>> Begin Material to process

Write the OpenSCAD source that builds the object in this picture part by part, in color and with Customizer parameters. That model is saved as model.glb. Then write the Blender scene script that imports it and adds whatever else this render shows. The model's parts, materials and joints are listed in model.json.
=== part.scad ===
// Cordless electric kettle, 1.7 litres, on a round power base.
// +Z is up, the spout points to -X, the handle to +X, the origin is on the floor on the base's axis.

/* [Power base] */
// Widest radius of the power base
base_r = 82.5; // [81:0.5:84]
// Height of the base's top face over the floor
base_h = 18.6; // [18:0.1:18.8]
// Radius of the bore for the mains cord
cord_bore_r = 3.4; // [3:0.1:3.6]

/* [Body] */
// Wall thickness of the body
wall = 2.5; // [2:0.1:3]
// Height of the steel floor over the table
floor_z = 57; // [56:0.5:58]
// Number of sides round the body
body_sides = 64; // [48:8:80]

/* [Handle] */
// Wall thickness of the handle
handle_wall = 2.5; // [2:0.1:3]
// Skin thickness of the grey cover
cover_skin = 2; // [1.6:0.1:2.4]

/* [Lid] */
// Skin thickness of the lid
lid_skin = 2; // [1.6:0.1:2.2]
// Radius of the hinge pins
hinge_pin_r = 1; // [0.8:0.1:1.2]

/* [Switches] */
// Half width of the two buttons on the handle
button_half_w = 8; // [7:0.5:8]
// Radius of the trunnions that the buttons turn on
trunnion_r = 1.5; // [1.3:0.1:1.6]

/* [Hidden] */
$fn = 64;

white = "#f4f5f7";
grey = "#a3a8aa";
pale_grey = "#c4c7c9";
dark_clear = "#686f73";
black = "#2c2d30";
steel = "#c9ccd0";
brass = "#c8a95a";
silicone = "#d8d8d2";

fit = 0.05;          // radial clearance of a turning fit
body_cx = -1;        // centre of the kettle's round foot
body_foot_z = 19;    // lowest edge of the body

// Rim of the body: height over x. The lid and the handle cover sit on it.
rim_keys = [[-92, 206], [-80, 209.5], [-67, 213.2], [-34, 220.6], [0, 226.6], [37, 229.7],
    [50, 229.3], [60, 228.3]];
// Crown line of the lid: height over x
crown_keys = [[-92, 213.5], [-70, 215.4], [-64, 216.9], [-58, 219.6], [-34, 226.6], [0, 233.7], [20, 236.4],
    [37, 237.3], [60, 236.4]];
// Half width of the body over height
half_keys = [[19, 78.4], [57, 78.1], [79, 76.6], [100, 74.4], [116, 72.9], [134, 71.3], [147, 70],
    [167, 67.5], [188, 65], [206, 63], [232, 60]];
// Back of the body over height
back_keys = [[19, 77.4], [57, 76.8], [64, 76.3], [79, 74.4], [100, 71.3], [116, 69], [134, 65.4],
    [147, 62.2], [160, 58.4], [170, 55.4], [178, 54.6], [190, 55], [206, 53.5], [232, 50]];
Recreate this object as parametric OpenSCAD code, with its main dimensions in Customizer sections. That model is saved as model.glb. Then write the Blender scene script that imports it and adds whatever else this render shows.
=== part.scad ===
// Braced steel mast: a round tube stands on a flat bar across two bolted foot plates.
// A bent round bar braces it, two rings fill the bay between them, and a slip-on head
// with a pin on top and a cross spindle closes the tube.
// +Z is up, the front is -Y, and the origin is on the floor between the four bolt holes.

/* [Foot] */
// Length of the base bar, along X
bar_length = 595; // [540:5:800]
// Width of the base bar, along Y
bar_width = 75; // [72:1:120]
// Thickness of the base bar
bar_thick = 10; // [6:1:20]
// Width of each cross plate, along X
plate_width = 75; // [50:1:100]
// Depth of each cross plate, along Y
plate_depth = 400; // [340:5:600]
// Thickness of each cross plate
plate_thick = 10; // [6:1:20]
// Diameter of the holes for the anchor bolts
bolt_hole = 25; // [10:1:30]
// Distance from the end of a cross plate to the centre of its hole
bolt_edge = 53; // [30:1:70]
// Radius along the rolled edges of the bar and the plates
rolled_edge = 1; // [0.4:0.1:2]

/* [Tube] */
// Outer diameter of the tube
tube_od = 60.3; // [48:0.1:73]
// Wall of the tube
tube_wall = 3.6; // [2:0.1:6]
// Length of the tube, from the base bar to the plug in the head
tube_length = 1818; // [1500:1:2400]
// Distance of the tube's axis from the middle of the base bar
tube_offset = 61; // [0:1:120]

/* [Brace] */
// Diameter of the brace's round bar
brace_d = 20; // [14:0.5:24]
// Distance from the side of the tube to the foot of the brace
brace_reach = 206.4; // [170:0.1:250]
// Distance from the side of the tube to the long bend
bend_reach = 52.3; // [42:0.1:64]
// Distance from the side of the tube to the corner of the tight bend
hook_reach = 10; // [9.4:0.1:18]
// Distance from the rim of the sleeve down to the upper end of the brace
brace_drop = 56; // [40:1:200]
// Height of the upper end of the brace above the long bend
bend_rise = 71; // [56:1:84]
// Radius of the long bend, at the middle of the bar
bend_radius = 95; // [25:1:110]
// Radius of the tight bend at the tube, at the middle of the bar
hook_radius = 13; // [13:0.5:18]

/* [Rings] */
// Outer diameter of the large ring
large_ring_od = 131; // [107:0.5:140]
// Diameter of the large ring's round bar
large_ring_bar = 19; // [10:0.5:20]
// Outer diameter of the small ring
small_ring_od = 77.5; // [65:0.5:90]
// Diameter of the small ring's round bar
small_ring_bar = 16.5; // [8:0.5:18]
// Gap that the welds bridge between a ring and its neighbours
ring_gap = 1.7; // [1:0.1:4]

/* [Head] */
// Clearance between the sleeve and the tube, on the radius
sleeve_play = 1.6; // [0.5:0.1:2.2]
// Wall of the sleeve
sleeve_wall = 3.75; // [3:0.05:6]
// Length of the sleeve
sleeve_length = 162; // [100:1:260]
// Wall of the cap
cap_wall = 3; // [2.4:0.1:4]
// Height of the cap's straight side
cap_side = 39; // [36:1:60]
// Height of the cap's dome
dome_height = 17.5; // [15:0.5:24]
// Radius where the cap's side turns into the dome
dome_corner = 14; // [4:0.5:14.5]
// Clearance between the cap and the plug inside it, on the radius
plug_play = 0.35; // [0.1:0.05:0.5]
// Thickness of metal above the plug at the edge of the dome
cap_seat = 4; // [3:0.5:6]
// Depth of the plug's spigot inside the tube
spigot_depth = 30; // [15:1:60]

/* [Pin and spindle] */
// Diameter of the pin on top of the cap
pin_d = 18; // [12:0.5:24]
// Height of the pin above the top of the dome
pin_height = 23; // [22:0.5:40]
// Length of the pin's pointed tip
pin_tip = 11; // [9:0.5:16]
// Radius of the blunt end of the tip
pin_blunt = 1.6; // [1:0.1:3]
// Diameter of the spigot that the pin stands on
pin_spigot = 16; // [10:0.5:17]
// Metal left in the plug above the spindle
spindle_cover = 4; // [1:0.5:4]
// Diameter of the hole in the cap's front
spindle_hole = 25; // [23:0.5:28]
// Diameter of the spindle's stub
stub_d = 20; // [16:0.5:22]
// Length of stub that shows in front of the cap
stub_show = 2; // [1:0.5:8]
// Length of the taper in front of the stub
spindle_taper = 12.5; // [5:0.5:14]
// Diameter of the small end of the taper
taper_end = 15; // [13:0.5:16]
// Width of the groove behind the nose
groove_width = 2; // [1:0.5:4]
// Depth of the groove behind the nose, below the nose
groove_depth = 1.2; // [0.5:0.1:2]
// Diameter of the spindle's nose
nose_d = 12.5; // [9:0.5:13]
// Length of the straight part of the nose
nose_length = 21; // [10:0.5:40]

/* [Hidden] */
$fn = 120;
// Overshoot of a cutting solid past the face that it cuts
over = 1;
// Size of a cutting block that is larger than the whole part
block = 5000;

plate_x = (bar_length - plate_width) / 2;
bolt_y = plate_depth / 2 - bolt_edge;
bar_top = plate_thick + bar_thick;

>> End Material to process

Written exercise
Print from the first line through the line that contains "body_sides = 64; // [48:8:80]", please, including both, and leave out every line outside that stretch.

Result for this task
Write the OpenSCAD source that builds the object in this picture part by part, in color and with Customizer parameters. That model is saved as model.glb. Then write the Blender scene script that imports it and adds whatever else this render shows. The model's parts, materials and joints are listed in model.json.
=== part.scad ===
// Cordless electric kettle, 1.7 litres, on a round power base.
// +Z is up, the spout points to -X, the handle to +X, the origin is on the floor on the base's axis.

/* [Power base] */
// Widest radius of the power base
base_r = 82.5; // [81:0.5:84]
// Height of the base's top face over the floor
base_h = 18.6; // [18:0.1:18.8]
// Radius of the bore for the mains cord
cord_bore_r = 3.4; // [3:0.1:3.6]

/* [Body] */
// Wall thickness of the body
wall = 2.5; // [2:0.1:3]
// Height of the steel floor over the table
floor_z = 57; // [56:0.5:58]
// Number of sides round the body
body_sides = 64; // [48:8:80]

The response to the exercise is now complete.